Questo piano, perfettamente riuscito contro il Milan soprattutto all’andata, è andato invece a sbattere contro l’Atletico. Anche se a differenza della sfida contro i rossoneri l’Arsenal si è schierato stavolta con il 4-3-3 anziché con il 4-2-3-1, sono stati soprattutto alcuni piccoli accorgimenti di Wenger a mostrare quanto l’Arsenal abbia dovuto adattarsi alla forza difensiva dell’Atletico, pur mantenendo i propri princìpi di fondo.
Nella partita di ritorno contro il Milan, schierato come l’Atletico con il 4-4-2, i Gunners avevano ricercato molto spesso l’isolamento in uno-contro-uno di Mkhitaryan con Borini, ritenuto l’anello debole della difesa rossonera.
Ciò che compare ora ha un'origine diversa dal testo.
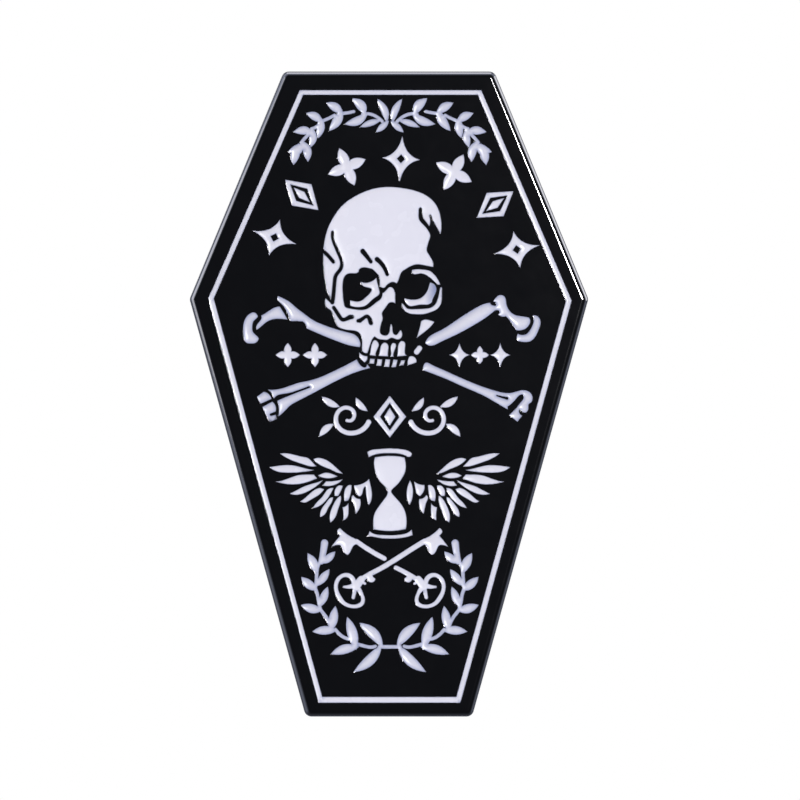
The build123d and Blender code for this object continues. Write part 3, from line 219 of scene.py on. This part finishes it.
def made_piece(name, blocks, material, smooth=None):
    """Joins blocks of points, normals and triangles, in millimetres, into one object in
    metres. Points in one place become one, each triangle is turned to face the way its
    normals do, and smooth, an angle, lets the mesh work out its own normals."""
    start = np.cumsum([0] + [len(block[0]) for block in blocks])
    place, facing = (np.concatenate([block[k] for block in blocks]) for k in (0, 1))
    triangles = np.concatenate([block[2] + start[k] for k, block in enumerate(blocks)])
    corner = place[triangles]
    across = np.cross(corner[:, 1] - corner[:, 0], corner[:, 2] - corner[:, 0])
    wrong = (across * facing[triangles].sum(1)).sum(1) < 0
    triangles[wrong] = triangles[wrong][:, ::-1]
    _, kept, onto = np.unique(
        np.round(place, 4), axis=0, return_index=True, return_inverse=True
    )
    onto = onto.ravel()
    triangles = onto[triangles]
    real = (triangles != np.roll(triangles, 1, 1)).all(1)
    normal = np.zeros((len(kept), 3))
    np.add.at(normal, onto, facing)
    mesh = bpy.data.meshes.new(name)
    mesh.from_pydata((place[kept] / 1000).tolist(), [], triangles[real].tolist())
    mesh.polygons.foreach_set("use_smooth", np.ones(len(mesh.polygons), bool))
    if smooth is None:
        normal /= np.maximum(np.linalg.norm(normal, axis=1), 1e-9)[:, None]
        mesh.normals_split_custom_set_from_vertices(normal.tolist())
    else:
        mesh.set_sharp_from_angle(angle=smooth)
    mesh.materials.append(material)
    piece = bpy.data.objects.new(name, mesh)
    bpy.context.scene.collection.objects.link(piece)
    return piece


def linear(hex_colour):
    """An sRGB hex colour as linear red, green, blue and alpha."""
    value = np.array([int(hex_colour[k:k + 2], 16) / 255 for k in (1, 3, 5)])
    light = np.where(value <= 0.04045, value / 12.92, ((value + 0.055) / 1.055) ** 2.4)
    return (*light.tolist(), 1.0)


def add(tree, kind, settings, links=None):
    """Adds a node to a material, sets its own settings and its sockets' values, and feeds
    its sockets from other nodes' outputs."""
    made = tree.nodes.new(kind)
    for name, value in settings.items():
        if isinstance(name, str) and hasattr(made, name):
            setattr(made, name, value)
        else:
            made.inputs[name].default_value = value
    for name, source in (links or {}).items():
        tree.links.new(source, made.inputs[name])
    return made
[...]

Conoscendo invece le grandi abilità difensive di tutti gli uomini arretrati dei “colchoneros”, Wenger ha presto capito che l’organizzazione delle due linee dell’Atletico avrebbe lasciato pochissimi spazi al centro, grazie alla precisione delle scalate dei mediani.
Partito con un teorico 4-3-3, l’Arsenal ha deciso quindi di giocarsela sulle fasce laterali: alla fine della partita saranno 21 i cross dei “gunners”, contro i 12 dell’Atletico. Il 4-3-3 era teorico perché, come all’andata, Wenger ha lasciato a tutti i suoi giocatori ampia libertà di svariare, con l’unico dettame rigido della generale ricerca del terzino per il cross. Ecco che, allora, Welbeck – teoricamente partito come esterno sinistro – a possesso consolidato si andava spesso ad affiancare a Lacazette per duellare sui cross contro i due centrali dell’Atletico, Godin e Gimenez. Mentre Özil – che in assenza di Mkhitaryan avrebbe dovuto essere il vero apriscatole dell’Arsenal – occupava spesso una posizione ibrida tra il centro della trequarti e il mezzo spazio sinistro, in sostituzione di Welbeck, pur essendo nominalmente l’ala destra: Özil, dopo Monreal, è stato il giocatore ad aver effettuato più cross (5, molti dei quali da sinistra), alla pari del terzino destro Bellerin, e ha così permesso all’Arsenal di attaccare molto più spesso dal lato mancino che a destra (47% contro 28%).
All’insufficiente riuscita del piano tattico dell’Arsenal, oltre che la grande forza difensiva del suo avversario, ha probabilmente contribuito la scarsa propensione a formare catene laterali fluide, che con il 4-3-3 sarebbero state sicuramente favorite. Soltanto Ramsey, un paio di volte, si è proposto con un taglio esterno che avrebbe dovuto provare a scombinare lo schieramento difensivo dei colchoneros. L’eccessiva tendenza delle mezzali ad occupare i corridoi centrali (nelle posizioni medie sia Ramsey che Wilshere sono praticamente appaiati al centro) ha favorito la fase difensiva dell’Atletico e non ha migliorato il fraseggio di cui l’Arsenal avrebbe dovuto necessariamente disporre, e che forse ha interiorizzato fin troppo senza riuscire ad apportare aggiustamenti necessari per sfruttare fino in fondo l’ampiezza concessa dai “colchoneros”.